▶ The problem
Copy out the data below verbatim.

▶ Source excerpt
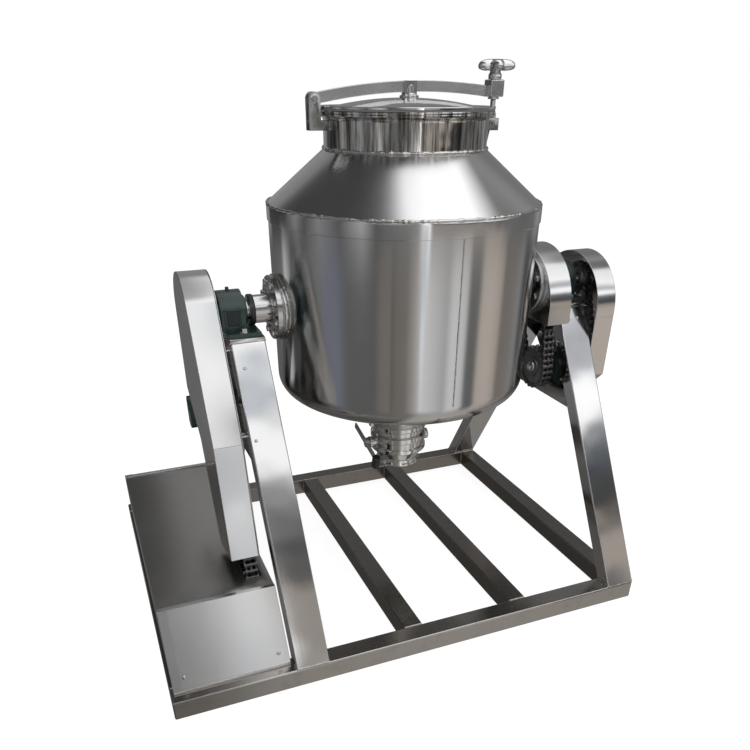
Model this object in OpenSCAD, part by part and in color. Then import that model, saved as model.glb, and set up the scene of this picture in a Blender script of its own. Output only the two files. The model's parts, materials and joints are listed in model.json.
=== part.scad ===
// Rotary drum mixer: a closed drum with a neck and a clamped lid hangs on two trunnions between
// A-shaped legs. A gearmotor in the hood at the left turns the drum through a duplex chain.
// At the right two chains and a countershaft take the drum's turning to the stirrer's shaft.
// X runs along the trunnions, Y from front to back, Z up. The floor is Z = 0.

/* [Base frame] */
// Depth of the frame, front to back
base_depth = 1122; // [1100:1:1160]
// Side of the square frame tube
tube = 60; // [50:1:64]
// Wall of every frame tube
tube_wall = 4; // [3:0.5:5]
// Left side of the first inner cross bar, from the drum's mid-plane
bar_a_x = -190; // [-220:1:-160]
// Left side of the second inner cross bar, from the drum's mid-plane
bar_b_x = 165; // [140:1:200]

/* [Legs] */
// Width of a leg, along the trunnions
leg_w = 96; // [90:1:100]
// Thickness of a leg, square to its slope
leg_t = 48; // [44:1:50]
// Gap between the left trunnion's flange and the left legs
left_room = 42; // [38:1:46]
// Gap between the right trunnion's flange and the inner guard
right_room = 15; // [12:1:20]
// Height of the bearing seats above the floor
seat_h = 834; // [826:1:844]
// Half the depth of a bearing seat
seat_half = 94; // [90:1:100]
// Thickness of a bearing seat's plate
seat_t = 10; // [8:1:14]
// Drop from the bearing seats to the beams between front and back legs
beam_down = 244; // [238:1:250]
// Height of the beams between front and back legs
beam_h = 50; // [44:1:56]

/* [Drum] */
// Outer radius of the drum
drum_r = 375; // [368:1:380]
// Wall of the drum
drum_wall = 4; // [3:0.5:5]
// Height of the drum's straight wall below the trunnions' axis
drum_below = 214; // [206:1:220]
// Height of the drum's straight wall above the trunnions' axis
drum_above = 253; // [246:1:262]
// Radius of the lower corner
knuckle_r = 60; // [54:1:62]
// Fall of the bottom from the corner to the outlet
bottom_fall = 36; // [32:1:40]
// Outer radius of the neck
neck_r = 216; // [210:1:218]
// Height of the shoulder
shoulder_h = 128; // [122:1:134]
// Height of the neck with its rim
neck_h = 86; // [82:1:92]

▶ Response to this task
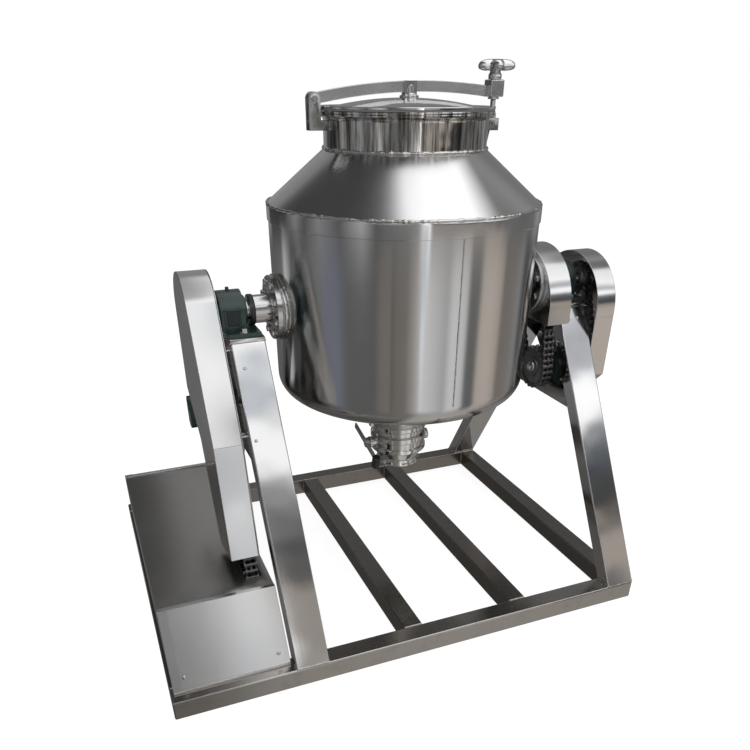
Model this object in OpenSCAD, part by part and in color. Then import that model, saved as model.glb, and set up the scene of this picture in a Blender script of its own. Output only the two files. The model's parts, materials and joints are listed in model.json.
=== part.scad ===
// Rotary drum mixer: a closed drum with a neck and a clamped lid hangs on two trunnions between
// A-shaped legs. A gearmotor in the hood at the left turns the drum through a duplex chain.
// At the right two chains and a countershaft take the drum's turning to the stirrer's shaft.
// X runs along the trunnions, Y from front to back, Z up. The floor is Z = 0.

/* [Base frame] */
// Depth of the frame, front to back
base_depth = 1122; // [1100:1:1160]
// Side of the square frame tube
tube = 60; // [50:1:64]
// Wall of every frame tube
tube_wall = 4; // [3:0.5:5]
// Left side of the first inner cross bar, from the drum's mid-plane
bar_a_x = -190; // [-220:1:-160]
// Left side of the second inner cross bar, from the drum's mid-plane
bar_b_x = 165; // [140:1:200]

/* [Legs] */
// Width of a leg, along the trunnions
leg_w = 96; // [90:1:100]
// Thickness of a leg, square to its slope
leg_t = 48; // [44:1:50]
// Gap between the left trunnion's flange and the left legs
left_room = 42; // [38:1:46]
// Gap between the right trunnion's flange and the inner guard
right_room = 15; // [12:1:20]
// Height of the bearing seats above the floor
seat_h = 834; // [826:1:844]
// Half the depth of a bearing seat
seat_half = 94; // [90:1:100]
// Thickness of a bearing seat's plate
seat_t = 10; // [8:1:14]
// Drop from the bearing seats to the beams between front and back legs
beam_down = 244; // [238:1:250]
// Height of the beams between front and back legs
beam_h = 50; // [44:1:56]

/* [Drum] */
// Outer radius of the drum
drum_r = 375; // [368:1:380]
// Wall of the drum
drum_wall = 4; // [3:0.5:5]
// Height of the drum's straight wall below the trunnions' axis
drum_below = 214; // [206:1:220]
// Height of the drum's straight wall above the trunnions' axis
drum_above = 253; // [246:1:262]
// Radius of the lower corner
knuckle_r = 60; // [54:1:62]
// Fall of the bottom from the corner to the outlet
bottom_fall = 36; // [32:1:40]
// Outer radius of the neck
neck_r = 216; // [210:1:218]
// Height of the shoulder
shoulder_h = 128; // [122:1:134]
// Height of the neck with its rim
neck_h = 86; // [82:1:92]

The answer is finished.